In the software world, meanwhile, we keep trying to design reusable libraries, components and services, and a lot of the time we end up with incredibly complex APIs, because we try to prepare for every eventuality.
The result is both more code (that needs to be tested, and that takes up memory) and abstractions that aren't needed for the core functionality, but that needs to be there to facilitate the configurability (which may add significant overheads).
Why should we put up with this?
Distributed version control and reuse
One thing that struck me this morning was that one of the big features of distributed version control systems promise is to ease the burden of merging, and that this is a major stepping stone towards a simpler model of reuse.
First of all, let me say that I am not against configurable components. I strongly believe in making classes and libraries generic and reusable in itself - specifically by ensuring
low coupling and high cohesion. However, sometimes making a component highly flexible comes at the cost of reducing cohesion, of making the component try to please everyone at the same time by exposing interfaces that requires massively increased complexity in order to avoid exposing internal implementation details, or where the choice is taken to "surrender" and expose the guts of the component for everyone to hook into.
Both alternatives are bad.
The "software IC" idea taken to it's ultimate conclusion is this:
Develop strongly cohesive components that export generic interfaces to ensure loose coupling, and "freeze" those components - refuse to add any more features or make any interface changes or adapt it. Limit changes to internals that don't change the observed behavior other than fixing bugs and improving performance characteristics.
It's both incredibly powerful, and at first glance incredibly limiting.
Powerful because it means that when you learn a specific "model" of a component, you have every reason to believe it won't break on you. Imagine linking to the same specific version of a library and never upgrading other than selectively for bug fixes.
Incredibly limiting because software people have a
feature fetish. We crave adding functionality, and go all "ohh, shiny" whenever we see something cool has been added. And that's fair, at least when it actually is helpful.
I don't want to stop that. I want to take a much more conscious approach to the fact that when DingbatShell goes from version 1.x to 2.x it's a different model - a different product - than the previous version. Upgrading, even if the API seems to stay mostly backwards compatible, requires new rounds of testing and careful review.
Software IC's aren't new - they're called branches and versions
This is the crux of the matter. You've been able to do this "forever" - and some have done. But very few take the conscious approach that this applies to the whole stack, including third party libraries, build tools that have any kind of effect on the final product etc.
Even fewer extend this to creating a multitude of branches - a new branch for every major "niche" the component is meant to work in, or every major axis of configurability.

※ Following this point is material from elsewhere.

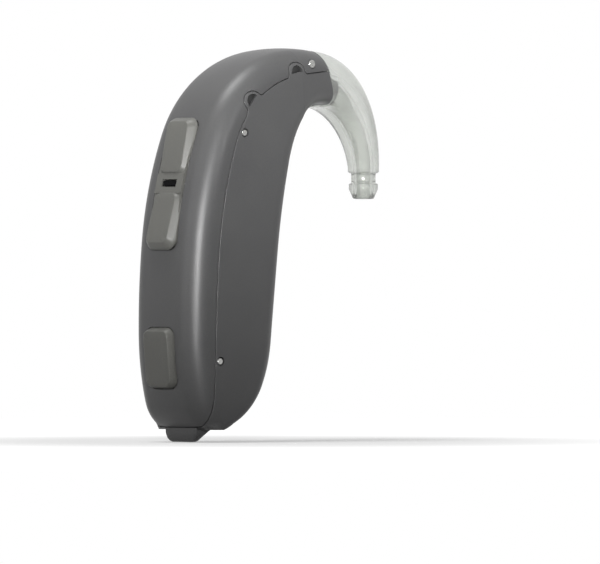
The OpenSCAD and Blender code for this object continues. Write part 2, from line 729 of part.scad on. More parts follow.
// Buttons
// A pad: a wedge on the back with a flat face and soft edges
pad_foot = recess_depth / 4;
module pad(s0, s1, face_width, h0, h1) {
  steps = 6;
  a = on_back(s0, h0);
  b = on_back(s1, h1);
  u = (b - a) / norm(b - a);
  n = [-u[1], u[0]];
  lean = (button_width - face_width) / 2;
  edge = [[lean, 0], [lean / 3, bevel_height / 3], [0, bevel_height]];
  intersection() {
    across(button_width) polygon(concat(
      [for (k = [0 : steps]) on_back(s0 + (s1 - s0) * k / steps, -pad_foot)],
      [for (k = [2 : -1 : 0]) b - u * edge[k][0] - n * edge[k][1]],
      [for (k = [0 : 2]) a + u * edge[k][0] - n * edge[k][1]]));
    translate([a[0], 0, a[1]]) rotate([0, -atan2(u[1], u[0]), 0]) rotate([90, 0, 90])
      translate([0, 0, -over]) linear_extrude(height = norm(b - a) + 2 * over)
        polygon(concat([[-button_width / 2, -over], [button_width / 2, -over]],
          [for (k = [2 : -1 : 0]) [button_width / 2 - edge[k][0], -edge[k][1]]],
          [for (k = [0 : 2]) [edge[k][0] - button_width / 2, -edge[k][1]]]));
    stand_on_back((s0 + s1) / 2) round_block(s1 - s0 + 2 * pad_foot, button_width, button_corner, 4 * over);
  }
}
module volume_rocker() {
  thick = recess_depth / 2;
  color("gray") difference() {
    union() {
      intersection() {
        back_band(rocker_bottom - over, rocker_top + over, -thick, 0, case_width);
        stand_on_back(rocker_place)
          round_block(rocker_length - 2 * seat, button_width - 2 * seat, button_corner, 4 * over);
      }
      intersection() {
        back_band(rocker_bottom, rocker_top, -bridge_depth, bridge_height, case_width);
        stand_on_back(rocker_place) cube([bridge_length, button_width - 4 * seat, 2 * over], center = true);
      }
      pad(rocker_place + bridge_length / 2, rocker_top, rocker_face_width, pad_low, pad_high);
      pad(rocker_bottom, rocker_place - bridge_length / 2, rocker_face_width, pad_high, pad_low);
      for (s = [rocker_place - plunger_place, rocker_place + plunger_place])
        stand_on_back(s) translate([0, 0, switch_travel - board_depth + switch_height])
          cylinder(r = plunger_r, h = board_depth - switch_height - switch_travel, $fn = 32);
    }
    stand_on_back(rocker_place)
      cube([window_height + 2 * button_gap, window_width + 2 * button_gap, 4 * over], center = true);
    bar(on_back(rocker_place, -axle_depth), axle_r + axle_clearance, case_width);
  }
}
// Two stub axles, which leave the light window free
module rocker_axle() {
  near = window_width / 2 + button_gap + seat;
  color("silver") both_sides()
    bar(on_back(rocker_place, -axle_depth), axle_r, axle_reach - near, (axle_reach + near) / 2);
}
module light_guide() {
  color("black") stand_on_back(rocker_place)
    translate([-window_height / 2, -window_width / 2, seat - board_depth + switch_height])
      cube([window_height, window_width, board_depth - switch_height - 2 * seat]);
}
module indicator_led() {
  color("white") stand_on_back(rocker_place)
    translate([-window_height / 2, -window_width / 2, -board_depth])
      cube([window_height, window_width, switch_height]);
}
module program_button() {
  thick = recess_depth / 2;
  color("gray") difference() {
    union() {
      intersection() {
        back_band(program_bottom - over, program_top + over, -thick, 0, case_width);
        stand_on_back(program_place)
          round_block(program_length - 2 * seat, button_width - 2 * seat, button_corner, 4 * over);
      }
      pad(program_bottom, program_top, program_face_width, program_height, program_height);
      stand_on_back(program_plunger_place) translate([0, 0, switch_travel - board_depth + switch_height])
        cylinder(r = plunger_r, h = board_depth - switch_height - switch_travel, $fn = 32);
      bar(on_back(program_axle_place, -axle_depth), axle_r + knuckle_wall, button_width - 2 * seat);
    }
    bar(on_back(program_axle_place, -axle_depth), axle_r + axle_clearance, case_width);
  }
}
module program_axle() {
  color("silver") bar(on_back(program_axle_place, -axle_depth), axle_r, 2 * axle_reach);
}

// Battery door: panel, knuckle, cell carrier and nail grip
cell_station_share = 2.5;
function cell_middle() = [back(cell_station_share)[0] + cell_back_gap + cell_d / 2, cell_z];
door_edge = 1.26;
function rim(u, inset) = u < 0 ? off_back(-u, -inset) : off_front(u, -inset);
module door_outline() {
  steps = 30;
  reach = door_edge + door_axle_station_share;
  polygon(concat(
    [for (k = [0 : steps]) rim(-door_edge + reach * k / steps, -over)],
    [for (k = [steps : -1 : 0]) rim(-door_edge + reach * k / steps, door_wall)]));
}
carrier_r = cell_d / 2 + cell_clearance + carrier_wall;
module battery_door() {
  p = door_axle_point();
  c = cell_middle();
  color("dimgray") difference() {
    union() {
      intersection() {
        case_solid();
        across(door_width) door_outline();
      }
      bar(p, knuckle_r, door_width);
      difference() {
        bar(c, carrier_r, carrier_width);
        across(case_width) polygon([c, c + [carrier_r, 2 * carrier_r], c + [-2 * carrier_r, 2 * carrier_r],
          c + [-2 * carrier_r, -2 * carrier_r]]);
      }
      nail_grip();
    }
    bar(c, cell_d / 2 + cell_clearance, case_width);
    bar(p, door_axle_r + door_axle_clearance, case_width);
  }
}
grip_back = 1.2;
module nail_grip() {
  top = foot_height + door_wall / 2;
  x = foot_x - grip_back;
  soft = grip_lip / 3;
  intersection() {
    across(grip_width) polygon([[x, top], [x, soft], [x + soft, 0], [x + grip_lip, 0],
      [x + grip_depth, foot_height], [x + grip_depth, top]]);
    translate([x - over, 0, grip_width / 2]) rotate([90, 0, 90])
      linear_extrude(height = grip_depth + 2 * over) round_outline(grip_width, grip_width, grip_round);
  }
}
module door_axle() {
  width = door_width + 2 * (door_gap + door_axle_grip - seat);
  color("silver") bar(door_axle_point(), door_axle_r, width);
}
cell_edge = 0.5;
cap_r_share = 0.78;
cap_height = 0.35;
module battery_cell() {
  c = cell_middle();
  r = cell_d / 2;
  color("gainsboro") translate([c[0], -cell_thickness / 2, c[1]]) rotate([-90, 0, 0]) {
    rotate_extrude($fn = 96) polygon([[0, 0], [r - cell_edge, 0], [r - cell_edge / 4, cell_edge / 4],
      [r, cell_edge], [r, cell_thickness - cap_height - cell_edge],
      [r - cell_edge, cell_thickness - cap_height], [0, cell_thickness - cap_height]]);
    cylinder(r = r * cap_r_share, h = cell_thickness, $fn = 64);
  }
}
module contact(side) {
  c = cell_middle();
  y = side * (cell_thickness / 2 + seat + contact_thickness / 2);
  color("gold") translate([c[0] - contact_width / 2, y - contact_thickness / 2, c[1]])
    cube([contact_width, contact_thickness, contact_length]);
}
module positive_contact() {
  contact(-1);
}
module negative_contact() {
  contact(1);
}

// Microphones in their soft boots
boot_length = microphone_length + 2 * boot_wall;
boot_depth = microphone_depth + 2 * boot_wall;
duct_r = 0.4;
boot_width = microphone_width + 4 * boot_wall;
function boot_middle(t) = deep(t, back_wall + seat + boot_depth / 2);
module at_boot(t) {
  p = boot_middle(t);
  translate([p[0], 0, p[1]]) rotate([0, 90 - back_angle(t), 0]) children();
}
module microphone(t) {
  color("silver") at_boot(t)
    cube([microphone_length - seat, microphone_width - seat, microphone_depth - seat], center = true);
}
module front_microphone() {
  microphone(port_station_shares[1]);
}
module rear_microphone() {
  microphone(port_station_shares[0]);
}
module microphone_boots() {
  color("black") for (t = port_station_shares) difference() {
    intersection() {
      case_cavity(seat);
      union() {
        at_boot(t) cube([boot_length, boot_width, boot_depth], center = true);
        bar(boot_middle(t), boot_depth / 2 - seat, 2 * (wall_inside(t) - seat));
      }
    }
    at_boot(t) cube([microphone_length, microphone_width, microphone_depth], center = true);
    bar(boot_middle(t), duct_r, case_width);
  }
}
module microphone_screens() {
  color("black") for (t = port_station_shares) both_sides() intersection() {
    port_shape(t, port_r - seat / 2, case_width + over);
    translate([0, half_width(t) - side_wall / 2, 0]) rotate([90, 0, 0])
      translate([port_middle(t)[0], port_middle(t)[1], -screen_thickness / 2])
        cylinder(r = port_r + port_rim, h = screen_thickness, $fn = 32);
  }
}

// Receiver, its boot, the frame and the electronics
receiver_tilt = 4;
receiver_station_share = 3.6;
receiver_middle = [back(receiver_station_share)[0] + receiver_x, receiver_z];
module at_receiver() {
  translate([receiver_middle[0], 0, receiver_middle[1]]) rotate([0, receiver_tilt, 0]) children();
}
module receiver() {
  color("silver") at_receiver()
    cube([receiver_depth - seat, receiver_width - seat, receiver_length - seat], center = true);
}
module receiver_boot() {
  wall = 2 * receiver_boot_wall;
  color("darkslategray") at_receiver() difference() {
    cube([receiver_depth + wall, receiver_width + wall, receiver_length + wall], center = true);
    cube([receiver_depth, receiver_width, receiver_length], center = true);
    cylinder(r = tube_bore_r, h = receiver_length, $fn = 24);
  }
}
frame_depth = board_depth + board_thickness + seat;
frame_foot = 1;
frame_gap = 0.2;
frame_station_shares = [3.2, 4.05];
foot_station_shares = [3.12, 3.4];
rail_place = 24;
module inner_frame() {
  steps = 10;
  s0 = board_start + frame_foot;
  s1 = board_end - seat;
  room = 2 * receiver_boot_wall + 2 * seat;
  color("darkgray") difference() {
    union() {
      across(frame_width) polygon(concat(
        [for (k = [0 : steps]) on_back(s0 + (s1 - s0) * k / steps, -frame_depth)],
        [for (k = [steps : -1 : 0])
          on_back(rail_place + (s1 - rail_place) * k / steps, -frame_depth - rail_depth)],
        [for (k = [steps : -1 : 0])
          let (t = frame_station_shares[0] * (1 - k / steps) + frame_station_shares[1] * k / steps)
          off_front(t, -front_wall - frame_gap)]));
      across(cell_thickness) polygon([on_back(s0, -frame_depth), on_back(s0 + frame_foot, -frame_depth),
        off_front(foot_station_shares[1], -2 * front_wall),
        off_front(foot_station_shares[0], -2 * front_wall)]);
    }
    at_receiver() cube([receiver_depth + room, frame_width + over, receiver_length + room], center = true);
    contact(-1);
    contact(1);
    stand_on_back(chip_place) translate([0, 0, -frame_depth])
      cube([chip_length + 4 * seat, chip_width + 4 * seat, 2 * (chip_thickness + 2 * seat)], center = true);
  }
}
module circuit_board() {
  color("darkgreen")
    back_band(board_start, board_end, -board_depth, -board_depth - board_thickness, board_width);
}
module amplifier_chip() {
  color("black") stand_on_back(chip_place)
    translate([-chip_length / 2, -chip_width / 2, -board_depth - board_thickness - chip_thickness - seat])
      cube([chip_length, chip_width, chip_thickness]);
}
telecoil_station_share = 4.62;
module telecoil() {
  t = telecoil_station_share;
  p = off_front(t, -front_wall - telecoil_r - 2 * seat);
  color("peru") translate([p[0], 0, p[1]]) rotate([0, 90 - front(t)[2], 0])
    cylinder(r = telecoil_r, h = telecoil_length, center = true, $fn = 32);
}
module switch_at(s) {
  stand_on_back(s) translate([-switch_side / 2, -switch_side / 2, -board_depth])
    cube([switch_side, switch_side, switch_height]);
}
module volume_switches() {
  color("silver") {
    switch_at(rocker_place - plunger_place);
    switch_at(rocker_place + plunger_place);
  }
}
module program_switch() {
  color("silver") stand_on_back(board_start) translate([0, -switch_side / 2, -board_depth])
    cube([switch_side / 2, switch_side, switch_height]);
}

spine_cover();
base_shell();
ear_hook();
hook_pin();
nozzle();
upper_case_pins();
lower_case_pins();
volume_rocker();
rocker_axle();
light_guide();
indicator_led();
program_button();
program_axle();
battery_door();
door_axle();
battery_cell();
positive_contact();
negative_contact();
front_microphone();
rear_microphone();
microphone_boots();
microphone_screens();
receiver();
receiver_boot();
sound_tube();
inner_frame();
circuit_board();
amplifier_chip();
telecoil();
volume_switches();
program_switch();
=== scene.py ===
"""Behind-the-ear hearing aid: the dressed model, its finishes, a pale studio and the camera."""
import json
import math

import bmesh
import bpy
import numpy as np
from mathutils import Matrix, Vector


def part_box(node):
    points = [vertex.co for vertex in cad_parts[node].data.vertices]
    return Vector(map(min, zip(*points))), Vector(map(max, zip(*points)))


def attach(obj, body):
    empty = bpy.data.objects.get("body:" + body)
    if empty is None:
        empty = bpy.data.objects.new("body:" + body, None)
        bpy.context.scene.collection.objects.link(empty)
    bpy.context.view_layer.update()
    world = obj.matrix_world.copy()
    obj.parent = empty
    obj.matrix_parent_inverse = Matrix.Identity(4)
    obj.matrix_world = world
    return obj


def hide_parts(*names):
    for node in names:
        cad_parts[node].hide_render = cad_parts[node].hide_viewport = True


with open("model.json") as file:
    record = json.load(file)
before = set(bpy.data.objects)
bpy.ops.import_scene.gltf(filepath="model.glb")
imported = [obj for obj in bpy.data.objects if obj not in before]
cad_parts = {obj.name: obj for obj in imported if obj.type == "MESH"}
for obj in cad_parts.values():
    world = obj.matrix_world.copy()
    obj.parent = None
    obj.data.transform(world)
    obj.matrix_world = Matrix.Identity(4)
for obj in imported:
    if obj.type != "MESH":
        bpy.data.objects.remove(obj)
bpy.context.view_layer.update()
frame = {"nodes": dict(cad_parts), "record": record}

MM = 0.001

# Driving dimensions, in millimetres and degrees, mostly the CAD's own. An arc is its length and its turn.
# A station counts the arcs along a line of the case: 2.5 is the middle of the third arc.
CASE_WIDTH = 10.3
FOOT_HEIGHT = 1.1
FOOT_X = -10.0543
BACK_ARCS = [(0.6, -16), (3.95, -60.5), (7.3, -12.9), (9.55, -6.2), (11.3, -15.1), (15.7, -65.7),
             (3.9, -11.7)]
FRONT_ARCS = [(0.4, 10), (7.8, 56.3), (4.7, 18.1), (9.4, -0.4), (9, -7.6), (4.5, -17.3), (5.6, -72.2)]
HOOK_ARCS = [(2, -12), (3.3, -24), (2.8, -18), (5.4, -28)]
HOOK_HEADING = -8

# Section of the case
BACK_ROUND = 2.2
FRONT_ROUND = 1.9
BACK_CROWN = 0.5
ROUND_SHARE, LEAST_ROUND_SHARE, CROWN_SHARE = 0.42, 0.2, 0.12
FOOT_NARROWING, FOOT_STATION = 1.25, 2.5
END_NARROWING, TOP_STATION = 1.35, 4
BACK_WALL, SIDE_WALL, FRONT_WALL = 1.1, 0.8, 0.8
CAVITY_STATION = 1.4

# How far the cutting shapes reach: across the case, above its skin and below it
ACROSS = 8
ABOVE = 2
BELOW = -3

# Seam
SEAM_INSET = 3.4
SEAM_LOW, SEAM_HIGH, SEAM_RISE_SHARE = 3.8, 4.2, 0.32
SEAM_FOOT = 1.2
FIRST_STATION = 1.08
SEAM_GAP = 0.075
SEAM_LIP = 0.09
SEAM_LEDGE = 0.4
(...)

A key reason being that in the age of version control systems that have been abysmally bad at merging changes, you
really don't want to have to merge in a bug fix across 42 different versions of a component.

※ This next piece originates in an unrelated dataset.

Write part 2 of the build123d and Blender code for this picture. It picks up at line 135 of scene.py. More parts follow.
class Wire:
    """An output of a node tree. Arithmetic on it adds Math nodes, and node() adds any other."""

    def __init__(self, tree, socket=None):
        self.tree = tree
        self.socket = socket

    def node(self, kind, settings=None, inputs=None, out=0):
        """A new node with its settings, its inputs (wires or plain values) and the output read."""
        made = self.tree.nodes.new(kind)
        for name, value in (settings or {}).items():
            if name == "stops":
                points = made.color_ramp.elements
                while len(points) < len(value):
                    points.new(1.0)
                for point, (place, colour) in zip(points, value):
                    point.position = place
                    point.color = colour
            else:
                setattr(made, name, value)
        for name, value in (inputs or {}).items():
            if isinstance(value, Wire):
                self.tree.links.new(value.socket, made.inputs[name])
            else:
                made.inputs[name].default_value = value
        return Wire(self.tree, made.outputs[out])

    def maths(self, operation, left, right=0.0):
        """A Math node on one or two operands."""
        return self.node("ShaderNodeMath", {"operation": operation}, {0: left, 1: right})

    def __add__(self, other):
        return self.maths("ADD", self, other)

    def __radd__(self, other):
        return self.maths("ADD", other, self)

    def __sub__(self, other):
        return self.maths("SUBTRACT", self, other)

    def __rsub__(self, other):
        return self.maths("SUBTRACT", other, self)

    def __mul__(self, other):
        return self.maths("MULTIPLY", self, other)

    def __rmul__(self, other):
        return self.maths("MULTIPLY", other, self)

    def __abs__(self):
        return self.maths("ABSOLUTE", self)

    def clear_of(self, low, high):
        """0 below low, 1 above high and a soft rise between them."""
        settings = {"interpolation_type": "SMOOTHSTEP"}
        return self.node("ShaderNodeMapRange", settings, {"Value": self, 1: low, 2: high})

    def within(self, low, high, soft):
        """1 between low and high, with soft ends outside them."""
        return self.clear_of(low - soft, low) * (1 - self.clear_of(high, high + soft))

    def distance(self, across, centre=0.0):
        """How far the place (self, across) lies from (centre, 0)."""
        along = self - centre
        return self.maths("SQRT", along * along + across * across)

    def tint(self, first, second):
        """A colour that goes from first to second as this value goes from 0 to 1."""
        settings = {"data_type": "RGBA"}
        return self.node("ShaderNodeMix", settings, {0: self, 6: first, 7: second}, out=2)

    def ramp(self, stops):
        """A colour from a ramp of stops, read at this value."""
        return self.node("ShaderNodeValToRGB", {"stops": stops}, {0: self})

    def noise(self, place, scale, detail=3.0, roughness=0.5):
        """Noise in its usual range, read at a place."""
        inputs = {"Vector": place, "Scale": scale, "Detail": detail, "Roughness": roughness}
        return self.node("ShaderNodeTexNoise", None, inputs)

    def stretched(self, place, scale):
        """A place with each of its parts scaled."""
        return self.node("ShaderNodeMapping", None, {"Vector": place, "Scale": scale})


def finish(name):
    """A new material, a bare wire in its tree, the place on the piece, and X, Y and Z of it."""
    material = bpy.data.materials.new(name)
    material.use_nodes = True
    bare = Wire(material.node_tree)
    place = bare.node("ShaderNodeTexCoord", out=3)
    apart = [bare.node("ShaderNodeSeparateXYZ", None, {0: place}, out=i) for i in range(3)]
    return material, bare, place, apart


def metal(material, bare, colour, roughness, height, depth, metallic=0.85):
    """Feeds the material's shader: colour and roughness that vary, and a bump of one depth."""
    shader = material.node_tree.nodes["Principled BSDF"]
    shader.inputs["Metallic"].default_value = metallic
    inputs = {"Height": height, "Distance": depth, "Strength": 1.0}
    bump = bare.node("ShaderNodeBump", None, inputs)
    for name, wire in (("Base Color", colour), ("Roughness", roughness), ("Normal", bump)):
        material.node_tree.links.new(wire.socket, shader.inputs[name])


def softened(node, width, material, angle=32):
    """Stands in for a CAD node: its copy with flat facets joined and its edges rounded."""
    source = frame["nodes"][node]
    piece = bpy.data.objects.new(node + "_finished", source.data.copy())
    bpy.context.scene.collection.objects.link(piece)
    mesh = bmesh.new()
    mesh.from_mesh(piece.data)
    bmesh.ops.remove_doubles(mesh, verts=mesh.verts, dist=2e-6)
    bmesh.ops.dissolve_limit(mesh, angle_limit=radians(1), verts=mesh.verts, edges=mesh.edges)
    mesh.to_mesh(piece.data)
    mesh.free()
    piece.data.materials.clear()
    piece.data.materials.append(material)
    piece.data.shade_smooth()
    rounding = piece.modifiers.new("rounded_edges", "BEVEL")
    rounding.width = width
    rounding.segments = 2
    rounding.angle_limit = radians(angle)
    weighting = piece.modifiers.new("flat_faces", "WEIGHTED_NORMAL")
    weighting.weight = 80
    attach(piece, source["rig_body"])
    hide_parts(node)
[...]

I'm not sure we're still quite there yet, but that's almost what I'm proposing. A vital point being that such changes should be exceedingly rare exactly because you freeze features regularly, branch of new components, and continue new feature development while leaving the branches frozen.
Only for critical bug fixes would you be faced with a potentially massive merge job. But if the components remain small and simple that merge job might not be so bad.
This is of course where the new breed of distributed version control systems comes in. Because they're distributed, better merging has been vital. A system like
GIT is heavily focused around a workflow that for many users involves frequent multi-way merges of a very high degree of complexity.
We're finally getting tools that are actually specifically geared towards managing large number of branches.
What are the benefits?
Whenever there's a high cost to providing configurability, either in increasing complexity or reducing performance due to complex abstractions you have a point where it's worth considering a new "model".
You can:
- Simplify the API - configuration options that are needed for only one or the other axis of configuration (say using a database vs a set of files as the data source, if the nature of the component is such that it's always either or) can be left out entirely. A good test for whether splitting a component into branches is a good thing is to look at how large parts of the API you can prune away or how many arguments you can remove from methods.
- Improve performance by hardwiring logic that might otherwise go through multiple level of indirection.
- Massively simplify testing, because the number of permutations of configurations may drop significantly (look for m*n effects, where configuration happens along more than one "axis" and where many combination may not make sense, but will still need to work - if branching the component can make testing against a single axis at the time it may be a big win).
This doesn't work for end users and not always even for developers
Imagine if an end user had to look through a catalogue to see which model of Gimp had exactly the features they want. It's not going to happen.
This is an approach for developers, and even then, it is an approach for relatively small, highly cohesive, components.
It is not a panacea. It is not always appropriate.
It's yet another tool, and an approach that I personally will start considering more seriously whenever I get to a point where I want to add more features.
But are you using it?
I have
ranted about why I don't like frameworks before, and
written a number of small Rack handlers for example, and the direction I'm increasingly taking for web development is to compose applications of small components designed to be extremely small, cohesive and loosely coupled.
That's the ideal scenario for "software ICs". Rather than adding more features to my dispatch class that I will quite possibly only use for a fraction of the apps I write, I will make a branch, add those features to separate branches, and pick and choose, keeping whichever version I pick for a new web app extremely simple. If I need a feature from another "model", I'll make another branch from whichever version is the closest match, and merge in the feature I want.
Currently, the dispatch class I use for this blog, for example, is about 20 lines. It doesn't need to be more. I just butchered it and removed most of the features it used to have because I realize that for this app those features were just cruft and bugs waiting to happen. I keep the code around - when/where I do need it, it's there in my repository.
The same is true for other components I use.
It reduces the need for documentation, even, because untangling the features from eachother have resulted in components that are so trivial to understand that the code does as good a job as a description, and is guaranteed to be much more precise.